Zero expectations among Arab commentators as President Obama begins visit to the region
An air of scepticism and zero expectations reigned in Arabic-language newspapers as the US president, Barack Obama, arrived in the region yesterday.
The Israeli-Palestinian conflict has had to wait until this trip to come back into the spotlight, following decreased attention due to the long-running Arab Spring, noted Ilyas Harfoush the London-based newspaper Al Hayat.
"Yet this visit is doomed to failure," he wrote. All expectations suggest this is nothing but a tourist visit to Jerusalem, Tel Aviv, Ramallah and Bethlehem.
Israel's prime minister, Benjamin Netanyahu, has prepared a chilly welcome for Mr Obama. He rushed to form a new government whose primary goal will be to obstruct any progress in the peace talks, in case the US president plucks up enough courage to remind Israelis of the need to achieve a negotiated two-state settlement, the writer observed.
Instead, the Iranian nuclear programme has taken top priority. Here again, Mr Obama and Mr Netanyahu are not on the same page, though both are more or less belligerent towards Tehran.
The Israeli leader backs a military strike against Iran's nuclear facilities, while the US president has reiterated that "all options are on the table", in an attempt to compromise Israel's desire and the American preference for a diplomatic solution.
Standstill seems to be the order of the day both on the Israeli-Palestinian conflict and in US-Israeli relations, according to the writer.
Meanwhile, Israel presses ahead with settlements and the Judaisation of Jerusalem, he said.
In a similar vein, Dr Manar El Shorbagy wrote in the UAE-based Al Bayan that, given that Mr Obama is visiting Israel, the West Bank and Jordan, one might imagine that Palestine would be at the top of the agenda. Yet, Mr Obama's priorities are similar to those of Israel: Syria and US-Israeli cooperation.
This is evidenced by the US administration's efforts at lowering expectations for any breakthroughs in the Palestinian crisis.
US officials have clearly said there will be no peace initiative during the visit, and that Mr Obama is heading to the region to "listen" - as though he did not listen enough during his first four-year term.
Despite the favourable circumstances for Mr Obama to take a stand on the Palestinian issue, he elected not to, simply because there is no price to pay for taking that course.
In short, Israel's security is the major issue on Mr Obama's agenda. The Syrian conflict, therefore, is on the front burner, along with the Iranian crisis.
Mr Obama is under pressure to back a draft bill submitted to the US Senate calling for diplomatic and military assistance to Israel should the latter strike Iran, the writer said.
Islamist Arab parties can learn from Turkey
During the ''Arab World in Transition: Opportunities and Challenges'' forum held recently in Qatar, the most pressing issue was how to alleviate the polarisation between Islamists and their opponents in the Arab world, noted Mohammed Krishan in an article in the pan-Arab newspaper Al Quds Al Arabi.

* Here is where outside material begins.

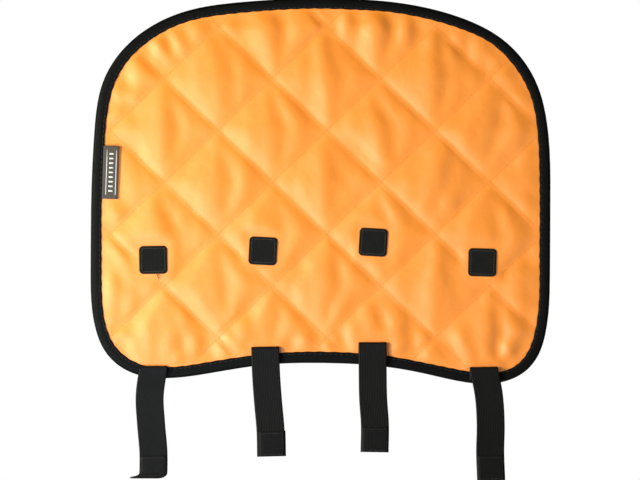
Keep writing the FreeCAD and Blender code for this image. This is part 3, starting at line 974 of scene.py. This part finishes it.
def stitch_box(name, body, path, low, high, lift, side):
    """A rectangle of stitches on one side of a strap, between two distances along it."""
    rows = box_row(STRAP_SEAM_WIDTH, low, high, STRAP_STITCH_PITCH)
    place, across, normal = path.frames_at(rows[:, 1])
    way = np.where(rows[:, 2:] > 0.5, across, np.cross(normal, across))
    centres = place + across * rows[:, :1] + normal * lift
    piece = stitches(name, centres, way, normal * side, STRAP_STITCH, SMALL_THREAD)
    finish_piece(piece, body, "black_thread", name)


def hook_field(path, start, lift, number):
    """Rows of small bent hooks over the hook tape."""
    half = STRAP_WIDTH / 2 - HOOK_MARGIN
    columns = np.arange(-half, half, HOOK_ACROSS)
    rows = np.arange(start + HOOK_ROWS_START, path.length - HOOK_ROWS_END, HOOK_ALONG)
    spots = np.array([(across + (HOOK_OFFSET if k % 2 else -HOOK_OFFSET), run)
                      for k, run in enumerate(rows) for across in columns])
    place, across, normal = path.frames_at(spots[:, 1])
    base = place + across * spots[:, :1] + normal * lift
    way = np.where((np.arange(len(spots)) % 2 == 0)[:, None], across, -across)
    deep = np.cross(normal, across)
    rings = []
    for k, (reach, height) in enumerate(HOOK_STEM):
        size = HOOK_TIP if k == len(HOOK_STEM) - 1 else HOOK_THICK
        lean = math.pi / 2 * k / (len(HOOK_STEM) - 1)
        side = way * math.cos(lean) - normal * math.sin(lean)
        middle = base + way * reach + normal * height
        for corner in range(4):
            angle = TAU * (corner + 0.5) / 4
            rings.append(middle + size * (side * math.cos(angle) + deep * math.sin(angle)))
    points = np.stack(rings, axis=1)
    faces = repeated(tube_faces(len(HOOK_STEM), 4), len(rings), len(spots))
    return mesh_piece(f"hooks_{number}", points.reshape(-1, 3), faces, points[..., [0, 2]].reshape(-1, 2))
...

The opinion of a Turkish MP stood out during the forum. The MP, who has served as an adviser to prime minster Recep Tayyip Erdogan, said that, with his Islamist Justice and Development Party, Mr Erdogan has succeeded during his 10-year rule because he steered away from slogans and focused on solving problems and enhancing the economy.
People in Egypt, Tunisia and Yemen do not give a hoot about slogans and speeches that arouse emotions, nor about sterile debates on religious matters, the writer said.
Citizens judge rulers based only on their contributions to bettering people's lives and fighting corruption. This is the secret behind the success of Turkey's rulers. And this is what led many of their critics to find it hard not vote for them when they did well socially and economically, and did not threaten freedoms.
When Arab peoples become unable to get by due to escalating unemployment rates, higher living standards and declining public services, it is natural that they turn away from public debate and lose any hope for a better future, the writer noted.
Notion of a perfect revolution is a myth
A revolution either fails or achieves some of its objectives. A perfect revolution is nothing but a myth, wrote Ibrahim Arafat in yesterday's edition of the Qatar-based newspaper Al Watan.
Take any revolution and you will see how it started and ended. The French Revolution started with the motto "liberty, equality and fraternity" and ended up with the colonisation of many parts of Africa and Asia.
The American Revolution erupted to seek liberty from the British Crown and ended up enslaving millions of Africans; the Russian Revolution broke out to defend the working class but it was not long before it crushed the people and led to the Soviet Union, which finally collapsed as if there had been no revolution.
The Chinese revolution pledged to apply communism and now China is replete with billionaires along the lines of capitalist countries, the writer observed.
The 1919 revolution in Egypt, which claimed independence from Britain, was followed by the 1952 revolution. The latter was meant to establish democracy but soon after some of the officers who led the revolution established a dictatorial regime.
Perfect revolutions are a myth. This is because they are human endeavours that come with flaws and challenges.